Google CEO Eric Schmidt hinted during the company’s Q4 2006 conference call yesterday that Google would enter the television advertising market via software on set-top boxes.
“There are many reasons to believe that the targeting technology that we have invented can really apply well, that people will pay — advertisers in particular will pay much higher rates for ads that are targeted than ones that are untargeted,” Schmidt said in response to a question about whether Google is interested in the TV advertising market.
“So for example, set-top boxes can help you target to end users and the set-top boxes are now IP-addressable.
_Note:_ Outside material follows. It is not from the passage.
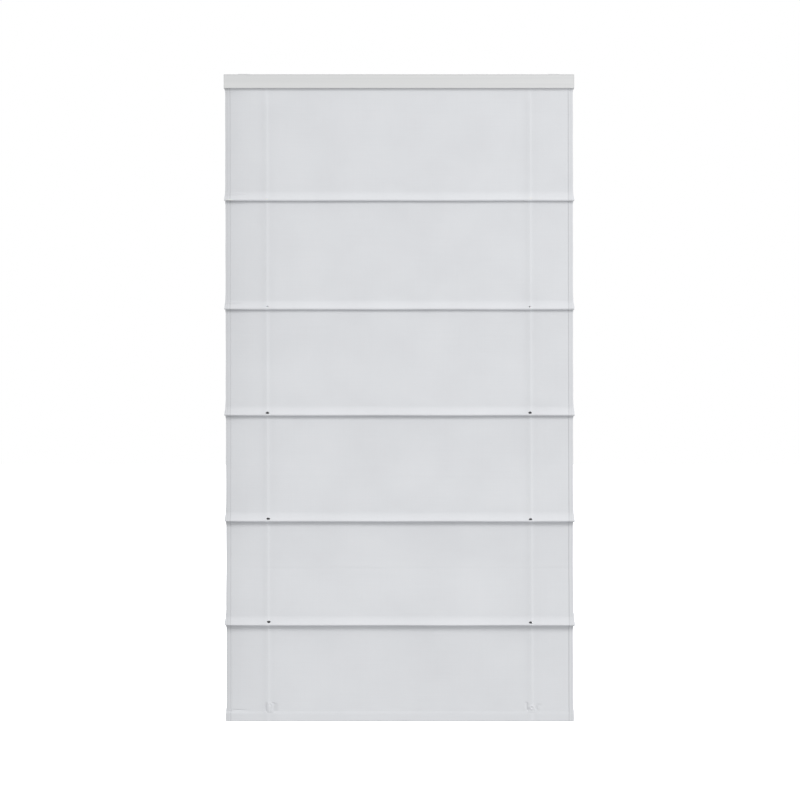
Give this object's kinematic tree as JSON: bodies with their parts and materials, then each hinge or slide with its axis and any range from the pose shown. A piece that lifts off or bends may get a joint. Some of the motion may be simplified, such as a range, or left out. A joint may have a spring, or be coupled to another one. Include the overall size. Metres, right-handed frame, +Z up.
{
  "type": "roman blind",
  "caption": "Cordless roman blind: flat fabric shade with soft horizontal tucks and a weighted hem, hung from a slim white headrail with a hidden spring lift.",
  "frame": {"origin": "centre of the four screw holes, on the top faces of the two mounting brackets", "axes": "+X along the headrail to the right as seen from the room, -Y towards the room, +Z up; the shade hangs down -Z"},
  "size_m": [0.88, 0.0449, 1.628],
  "materials": {
    "rail_paint": "satin white powder coat",
    "cap_plastic": "satin moulded",
    "bracket_steel": "zinc plated",
    "spring_steel": "blued spring steel",
    "mechanism_plastic": "natural acetal",
    "guide_plastic": "clear grey nylon",
    "shaft_steel": "drawn bar",
    "cloth": "fine plain weave polyester, pale cool grey",
    "tape": "woven polyester tape",
    "cord": "braided polyester cord",
    "rod_plastic": "pultruded white rod",
    "ring_plastic": "moulded, slightly translucent",
    "bar_aluminium": "mill finish"
  },
  "bodies": {
    "headrail": {"headrail": "rail_paint", "end_cap_left": "cap_plastic", "end_cap_right": "cap_plastic", "bracket_left": "bracket_steel", "bracket_right": "bracket_steel", "bracket_clip_left": "spring_steel", "bracket_clip_right": "spring_steel", "spool_cradle_left": "mechanism_plastic", "spool_cradle_right": "mechanism_plastic", "cord_guide_left": "guide_plastic", "cord_guide_right": "guide_plastic", "motor_housing": "mechanism_plastic", "motor_cover": "mechanism_plastic", "spring_band": "spring_steel", "fabric_spline": "rod_plastic", "shade_fabric": "cloth", "ring_tape_left": "tape", "ring_tape_right": "tape", "lift_cord_left": "cord", "lift_cord_right": "cord"},
    "lift_shaft": {"lift_shaft": "shaft_steel", "cord_spool_left": "mechanism_plastic", "cord_spool_right": "mechanism_plastic", "output_drum": "mechanism_plastic"},
    "storage_drum": {"storage_drum": "mechanism_plastic"},
    "fold_1": {"fold_rod_1": "rod_plastic", "cord_rings_1": "ring_plastic"},
    "fold_2": {"fold_rod_2": "rod_plastic", "cord_rings_2": "ring_plastic"},
    "fold_3": {"fold_rod_3": "rod_plastic", "cord_rings_3": "ring_plastic"},
    "fold_4": {"fold_rod_4": "rod_plastic", "cord_rings_4": "ring_plastic"},
    "fold_5": {"fold_rod_5": "rod_plastic", "cord_rings_5": "ring_plastic"},
    "bottom_rail": {"weight_bar": "bar_aluminium", "bar_cap_left": "guide_plastic", "bar_cap_right": "guide_plastic", "cord_anchor_left": "guide_plastic", "cord_anchor_right": "guide_plastic", "cord_adjuster_left": "ring_plastic", "cord_adjuster_right": "ring_plastic"}
  },
  "joints": [
    {"name": "lift", "type": "slide", "parent": "headrail", "child": "bottom_rail", "axis": [0, 0, 1], "range_m": [0, 1.3506], "deforming": ["shade_fabric", "ring_tape_left", "ring_tape_right", "lift_cord_left", "lift_cord_right"]},
    {"name": "fold_1_rise", "type": "slide", "parent": "headrail", "child": "fold_1", "axis": [0, 0, 1], "range_m": [0, 0.2302]},
    {"name": "fold_2_rise", "type": "slide", "parent": "headrail", "child": "fold_2", "axis": [0, 0, 1], "range_m": [0, 0.4693]},
    {"name": "fold_3_rise", "type": "slide", "parent": "headrail", "child": "fold_3", "axis": [0, 0, 1], "range_m": [0, 0.7019]},
    {"name": "fold_4_rise", "type": "slide", "parent": "headrail", "child": "fold_4", "axis": [0, 0, 1], "range_m": [0, 0.934]},
    {"name": "fold_5_rise", "type": "slide", "parent": "headrail", "child": "fold_5", "axis": [0, 0, 1], "range_m": [0, 1.1606]},
    {"name": "shaft_spin", "type": "hinge", "parent": "headrail", "child": "lift_shaft", "pos_m": [0, 0.0037, -0.019], "axis": [-1, 0, 0], "range_deg": [0, 7980]},
    {"name": "storage_spin", "type": "hinge", "parent": "headrail", "child": "storage_drum", "pos_m": [0, -0.0103, -0.015], "axis": [-1, 0, 0], "range_deg": [-8461, 0]}
  ],
  "couplings": [
    {"joint": "fold_1_rise", "follows": "lift", "ratio": 0.17007},
    {"joint": "fold_2_rise", "follows": "lift", "ratio": 0.3471},
    {"joint": "fold_3_rise", "follows": "lift", "ratio": 0.51932},
    {"joint": "fold_4_rise", "follows": "lift", "ratio": 0.69117},
    {"joint": "fold_5_rise", "follows": "lift", "ratio": 0.85895},
    {"joint": "shaft_spin", "follows": "lift", "rad_per_m": 103.09},
    {"joint": "storage_spin", "follows": "lift", "rad_per_m": -109.3}
  ]
}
So there’s a lot of evidence that as we link our systems into the systems of people who are operators, we can get another leg up on targeting and ultimately provide both a more useful advertising experience for the end user and also a better advertising experience for the advertiser themselves in terms of conversion.”
A full transcript from the call is available at Seeking Alpha.
This is not the first time that Google execs have expressed interest in the television ad market. Last year, Google Vice President Marissa Mayer told broadcast executives at the Edinburgh International Television Festival that networks should consider Google a friend, not an enemy, of networks and content producers.
Google’s first foray into the television market, which involved paid TV program downloads only at Google Video, met with disappointment.
More recently, the idea of Google TV was the subject of an elaborate hoax on YouTube.